[PATCH] NULL pointer deref in tcp_do_twkill_work()

From: olof
Date: Fri Feb 27 2004 - 17:17:32 EST


This bug has been encountered before (ref http://bugme.osdl.org/show_bug.cgi?id=1627),
but that time it went away by itself. We're now seeing it again with
another heavy network load on 2.6.3.

Recap:

We're crashing in tcp_do_twkill_work():

tw_for_each_inmate(tw, node, safe,
&tcp_tw_death_row[slot]) {
__tw_del_dead_node(tw);
spin_unlock(&tw_death_lock);
tcp_timewait_kill(tw);
tcp_tw_put(tw);
killed++;
spin_lock(&tw_death_lock);
if (killed > quota) {
ret = 1;
break;
}
}


The crash is in __tw_del_dead_node, where tw is taken off of the
tw_death_node list. At the time of the crash, the pprev list pointer is
NULL, which indicates that tw is no longer on the list.
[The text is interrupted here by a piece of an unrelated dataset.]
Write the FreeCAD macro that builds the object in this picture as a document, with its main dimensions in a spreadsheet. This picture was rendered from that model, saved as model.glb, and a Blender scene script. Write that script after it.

I'm suspicious of the fact that the tw_death_lock is released, and since
it's released, the "safe" inmate could be descheduled on another CPU. Once
the lock is reaquired and the loop is redone, the new tw (old safe) is
now already taken off the list so we go astray.

Shouldn't the loop always restart from the beginning instead of using the
(not thread-)"safe" list iteration? Since it keeps taking the entries off
the list, the behaviour should be identical but it wouldn't be racy.

The alternative is to not drop the lock, but I'm guessing we need to do
that to avoid deadlocks. I don't know the TCP code well enough to tell for
sure.

Proposed patch is attached. We've given it a bit of runtime here but the
crashes happen randomly so it'll take a while to gain full confidence that
it's fixed. But the above reasoning around the patch seems to make sense.


Thanks,

Olof

Olof Johansson Office: 4E002/905
Linux on Power Development IBM Systems Group
Email: olof@xxxxxxxxxxxxxx Phone: 512-838-9858
All opinions are my own and not those of IBM


--- net/ipv4/tcp_minisocks.c.orig 2004-02-27 13:43:11.000000000 -0600
+++ net/ipv4/tcp_minisocks.c 2004-02-27 15:21:18.318890672 -0600
@@ -427,9 +427,7 @@ static u32 twkill_thread_slots;
static int tcp_do_twkill_work(int slot, unsigned int quota)
{
struct tcp_tw_bucket *tw;
- struct hlist_node *node, *safe;
unsigned int killed;
- int ret;

/* NOTE: compare this to previous version where lock
* was released after detaching chain. It was racy,
@@ -438,25 +436,21 @@ static int tcp_do_twkill_work(int slot,
* soft irqs are not sequenced.
*/
killed = 0;
- ret = 0;
- tw_for_each_inmate(tw, node, safe,
- &tcp_tw_death_row[slot]) {
+ while (killed <= quota &&
+ !hlist_empty(&tcp_tw_death_row[slot])) {
+ tw = hlist_entry(tcp_tw_death_row[slot].first, struct tcp_tw_bucket, tw_death_node);
__tw_del_dead_node(tw);
spin_unlock(&tw_death_lock);
tcp_timewait_kill(tw);
tcp_tw_put(tw);
killed++;
spin_lock(&tw_death_lock);
- if (killed > quota) {
- ret = 1;
- break;
- }
}

tcp_tw_count -= killed;
NET_ADD_STATS_BH(TimeWaited, killed);

- return ret;
+ return killed > quota;
}

static void tcp_twkill(unsigned long dummy)